Leveraging Data-Driven Design Methods to Support Complex and Multidisciplinary Design Scenarios in Additive Manufacturing

Co-chairs: Tino Stankovic, Nicholas Meisel, Serena Graziosi

Invited speakers: Chris McComb, Mark Fuge, Krishnan Suresh

The digital essence of Additive Manufacturing (AM), and thus the possibility to quite quickly generate and store a significant amount of digital data, has led to a growing interest in studying how to exploit data-driven approaches to support process planning, optimization, and monitoring in AM. The need for more reliable technologies and defect-free and repeatable processes has also driven that interest. However, examples and insights on how such approaches could be leveraged to further unlock Design for AM (DfAM) freedom are still limited. Our current attitude toward data-driven AM technology may explain the reasons behind this gap; does data just serve as a means to analyze specific situations and make informed process decisions?

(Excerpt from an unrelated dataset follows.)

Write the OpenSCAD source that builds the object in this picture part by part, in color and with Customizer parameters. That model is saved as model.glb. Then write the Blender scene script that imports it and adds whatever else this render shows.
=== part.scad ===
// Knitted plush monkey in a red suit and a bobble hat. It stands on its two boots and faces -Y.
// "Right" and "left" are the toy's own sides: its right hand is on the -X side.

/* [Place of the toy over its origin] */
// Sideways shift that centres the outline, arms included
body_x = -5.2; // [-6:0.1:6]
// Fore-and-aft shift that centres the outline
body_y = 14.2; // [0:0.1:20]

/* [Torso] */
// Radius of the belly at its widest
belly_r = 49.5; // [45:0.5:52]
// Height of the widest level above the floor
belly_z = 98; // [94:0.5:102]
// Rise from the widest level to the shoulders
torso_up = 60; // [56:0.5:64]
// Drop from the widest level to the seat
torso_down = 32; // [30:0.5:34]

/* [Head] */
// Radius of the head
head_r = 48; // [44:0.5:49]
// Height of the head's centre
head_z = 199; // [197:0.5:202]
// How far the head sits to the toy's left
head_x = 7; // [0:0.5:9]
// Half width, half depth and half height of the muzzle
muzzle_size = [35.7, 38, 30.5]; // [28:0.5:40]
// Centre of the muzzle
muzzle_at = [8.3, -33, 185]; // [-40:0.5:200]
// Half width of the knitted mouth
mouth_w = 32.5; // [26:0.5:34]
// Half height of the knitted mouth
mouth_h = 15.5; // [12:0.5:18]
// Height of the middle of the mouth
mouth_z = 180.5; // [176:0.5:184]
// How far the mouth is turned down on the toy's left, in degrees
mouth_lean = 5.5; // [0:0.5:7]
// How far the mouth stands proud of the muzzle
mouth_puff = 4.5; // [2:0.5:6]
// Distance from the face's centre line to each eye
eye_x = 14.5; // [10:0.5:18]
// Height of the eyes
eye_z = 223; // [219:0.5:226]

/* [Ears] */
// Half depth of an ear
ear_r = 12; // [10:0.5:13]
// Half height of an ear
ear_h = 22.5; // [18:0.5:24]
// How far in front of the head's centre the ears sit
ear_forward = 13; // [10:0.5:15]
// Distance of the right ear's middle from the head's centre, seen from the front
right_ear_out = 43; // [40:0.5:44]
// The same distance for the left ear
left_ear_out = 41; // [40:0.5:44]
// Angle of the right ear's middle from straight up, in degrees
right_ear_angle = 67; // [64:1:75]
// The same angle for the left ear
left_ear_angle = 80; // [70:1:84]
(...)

Or is there a greater opportunitity to leverage data-driven design methods to help us exploit and master the complex and multidisciplinary design scenarios made available through AM? What design tasks and aspects are ready for a data-driven search space exploration? What role will the DfAM expert play after the massive introduction of computational algorithms?
AM has also torn down barriers for multiscale design; hence there are significant differences in design strategies and representations among the length scales at which AM operates. It is, therefore, crucial to understand how to unify them and how ready data-driven approaches are to support this unification. The development of data-driven support technologies for AM is much more than an informed search of unconventional design solutions and alternatives within a theoretically unlimited space. It concerns tackling new design needs and finding reliable, effective, and sustainable solutions that only the design freedom allowed by AM can guarantee. Discussions are needed to clarify what data to use and how to combine them and elaborate on them. However, these discussions should also consider integrating these data into human-based intellectual processes driven by specific industrial and societal challenges. Effective data-driven solutions should be able to complement DfAM experts’ existing design thinking.
This workshop engaged participants and lecturers to reflect on several open questions. How can we as researchers improve the ability of designers to utilize the complex relationships between different length scales and oviduct abstractions (architected materials, product geometries and functions) in AM? How can we enable the practical search of the underlying solution spaces using generative design? Which aspects of the design process are ready for AI-backed support? How will the design rationale be expressed within AI algorithms to support the DfAM innovation process? How can we develop design support methods that foster human creativity in the context of their design workflows while respecting all ethical issues regarding big data? Which competencies, skills, cross-domain knowledge, and methodological support are required to enable data-driven DfAM? The workshop will offer an opportunity for design practitioners to discuss state-of-the-art methods and tools to support data-driven DfAM and their implementation in the industry. The participants will be guided towards engaging the invited lecturers using these questions and pushed to reflect on how they can contribute to data-driven DfAM through their research activities. 

The workshop took place on:

Monday, 24/Jul/2023: 

in the Workshop session 13:30-16:45

@ICED23 conference, 24 - 28 July 2023.